Edamame beans were hard to fault, and I enjoyed the Shimeji mushroom korokke - creamy croquette balls, with shitake mushroom inside, on a bed of tart mayo. Yum. We were less impressed by the pork gyoza, which were quite lightly filled and under-seasoned.

The kara-age chicken - the Japanese spin on fried chicken, whereby the chicken is brined in soy suace, ginger and garlic before getting crisply fried - was perfectly juicy inside, and had a crunchy coating without any clagginess. I thought the kara-age chicken from the Paddy Field stall on Chatsworth Road's Sunday market had the slight edge on flavour, but Tonkotsu's are perfectly good.

The dessert menu consists of one excellent dish: a selection of mochi-encased ice cream balls. Mochi is a squidgy, slightly aromatic glutinous rice based sweet. Sometimes it's fashioned into fruit shapes, but here it contained salted caramel (natch), vanilla and yuzu - an Asian citrus fruit. My favourite was the yuzu, which was almost champagne-y in taste with a tart citrus-y freshness to it.
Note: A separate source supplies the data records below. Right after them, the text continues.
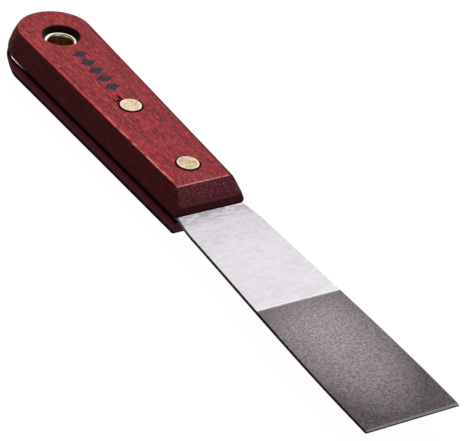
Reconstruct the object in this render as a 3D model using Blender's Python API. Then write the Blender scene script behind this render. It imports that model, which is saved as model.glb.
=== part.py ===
"""Putty knife: a flat steel blade with a full tang, two hardwood scales riveted to it by two
brass compression rivets, and a brass eyelet that lines the hang hole at the butt.

Metres, +Z up. The knife lies flat on its lower scale. X runs across it, -Y points at the
blade's tip and +Y at the butt, and the origin is under the middle of its length. Pieces are
drawn from the middle of the tang at the handle's front, and an empty there carries them all.
"""

import math

import bmesh
import bpy
from mathutils import Vector
from mathutils.geometry import interpolate_bezier

# --- Driving dimensions ---------------------------------------------------------------------
# Blade. A reach is a distance from the handle's front, forwards on the blade.
BLADE_LENGTH = 0.1090
TIP_WIDTH = 0.0322
SHOULDER_WIDTH = 0.0236  # where the blade leaves the handle
NECK_WIDTH = 0.0264  # where the quick flare ends and the long one begins
NECK_REACH = 0.010
FLARE_REACH = 0.095  # where the blade is at full width
GRIND_REACH = 0.0498  # line where the taper grind starts
BEVEL_LENGTH = 0.0007
BLADE_THICKNESS = 0.0012
TIP_THICKNESS = 0.0009
EDGE_THICKNESS = 0.0005  # left at the very tip by the bevel
# Handles of the flare's two curves, as (reach gained, half-width gained) from each curve's end.
QUICK_FLARE_LEAVES = (-0.0035, 0.0005)
QUICK_FLARE_ARRIVES = (0.0045, -0.0002)
LONG_FLARE_LEAVES = (-0.025, 0.0008)
LONG_FLARE_ARRIVES = (0.026, -0.0001)

# Handle. A reach is a distance from the handle's front, towards the butt.
OVERALL_THICKNESS = 0.0164  # over both scales, without the rivet heads
TOP_FRONT_WIDTH = 0.01966  # of a scale's outer face, at the handle's front
WIDENING = 0.027  # half-width gained for each metre towards the butt
UPPER_SLANT = math.radians(25.0)  # of the upper scale's sides from the vertical
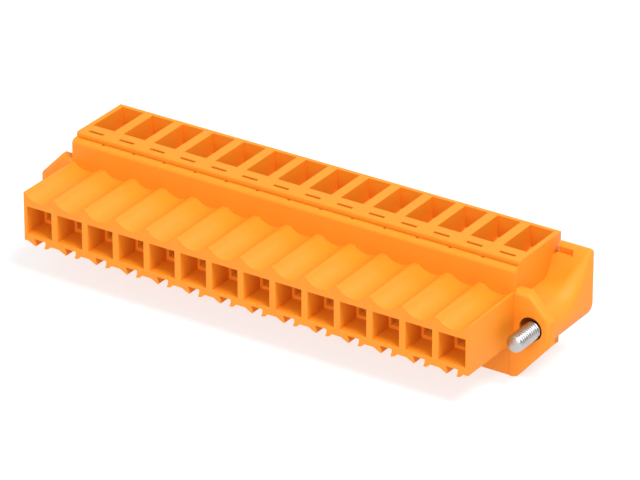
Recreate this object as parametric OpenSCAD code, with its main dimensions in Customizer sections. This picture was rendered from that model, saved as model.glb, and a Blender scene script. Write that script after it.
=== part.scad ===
// Pluggable terminal block with screw flanges.
// Plug direction is -Y, wires enter from +Z, clamp screws face +Y.
// The frame's origin is the middle of the footprint, at the lowest face.

/* [Row] */
// Number of poles
poles = 14; // [2:1:14]
// Distance between two poles
pitch = 5.08; // [5.0:0.02:5.2]

/* [Mating part] */
// Length of the mating part, from its open face to the front wall
mate_depth = 11.42; // [11:0.02:12]
// Height of the ridges above the socket floor
mate_top = 6.15; // [5.9:0.05:6.6]
// Thickness under the socket floor
mate_floor = 1.1; // [1.0:0.05:1.3]
// Depth of the trough above each pole at the open face
scallop = 1.12; // [0.6:0.02:1.3]
// Radius of the trough
scallop_r = 3.0; // [2.8:0.05:4]
// Width of a socket
socket_w = 4.13; // [4.06:0.01:4.2]
// Height of a socket
socket_h = 4.12; // [4.08:0.01:4.2]
// Depth of the wide front part of a socket
socket_d = 4.0; // [3.8:0.05:4.2]
// Length of the coding grooves on the underside
coding_len = 9.0; // [4:0.5:10]

/* [Wire-entry block] */
// Height of the top face above the socket floor
top_z = 10.2; // [10:0.05:11]
// Height of the ledge in front of the seam
ledge_z = 9.5; // [9.2:0.05:9.7]
// Depth of the body below the socket floor
drop_z = 6.3; // [6.2:0.05:7]
// Position of the back face behind the open face
back_y = 23.05; // [23:0.05:23.6]
// Thickness of the front wall
wall_t = 1.18; // [1.1:0.02:1.3]
// Width of a wire well
well_w = 3.59; // [3.3:0.01:3.8]
// Front edge of a wire well
well_y0 = 15.42; // [15.3:0.02:15.8]
// Back edge of a wire well
well_y1 = 22.45; // [22:0.05:22.5]
// Width of a test slot
slot_w = 2.47; // [2:0.01:2.6]
// Position of the test slots
slot_y = 13.66; // [13.5:0.02:13.8]
// Width of the seam groove
seam_w = 0.24; // [0.1:0.02:0.4]

/* [Flanges] */
// Outer half length of the plug
flange_x = 41.0; // [40.9:0.05:41.3]
// Height of the flange screw above the socket floor
flange_z = 1.5; // [1.3:0.05:1.7]
// Radius of the flange bore
flange_r = 1.70; // [1.6:0.02:1.8]
// Height of the ear at the back
ear_z = 9.3; // [9:0.05:9.6]
// Depth of the ear's back face
ear_y = 22.4; // [22.2:0.05:22.8]

/* [Clamps] */
// Height of the clamp screws relative to the socket floor
clamp_z = -1.0; // [-1.2:0.05:-0.8]
// Radius of the clamp screw over its thread
clamp_r = 1.40; // [1.3:0.01:1.42]
// Radius of the clamp screw's head
head_r = 1.87; // [1.7:0.01:1.9]
// Width of the current bar
bar_w = 2.2; // [1.8:0.05:2.3]

/* [Hidden] */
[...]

Tonkotsu Mare Street does last orders at 11, so good for a quick supper before going out, a proper meal, and a post pub filler-upper. Prices are  reasonable, including for cocktails, where many are around the £7 mark, and the menu is extensive. We particularly enjoyed their twist on a whiskey sour with sake.

I expect Tonkotsu will be busy if the level of interest generated by the soft launch was anything to go by. Despite okonomiyaki being available up the road, everything else about it is fairly unique for the surrounding area. Whether or not Narrow Way becomes a foodie/boozy destination remains to be seen; I expect many restaurateurs will watch Tonkotsu's trade closely, but of course part of the appeal is being one of a small number of such businesses, rather than a street flooded with generic restaurants. In any case I hope Narrow Way continues to be a street that serves everyone.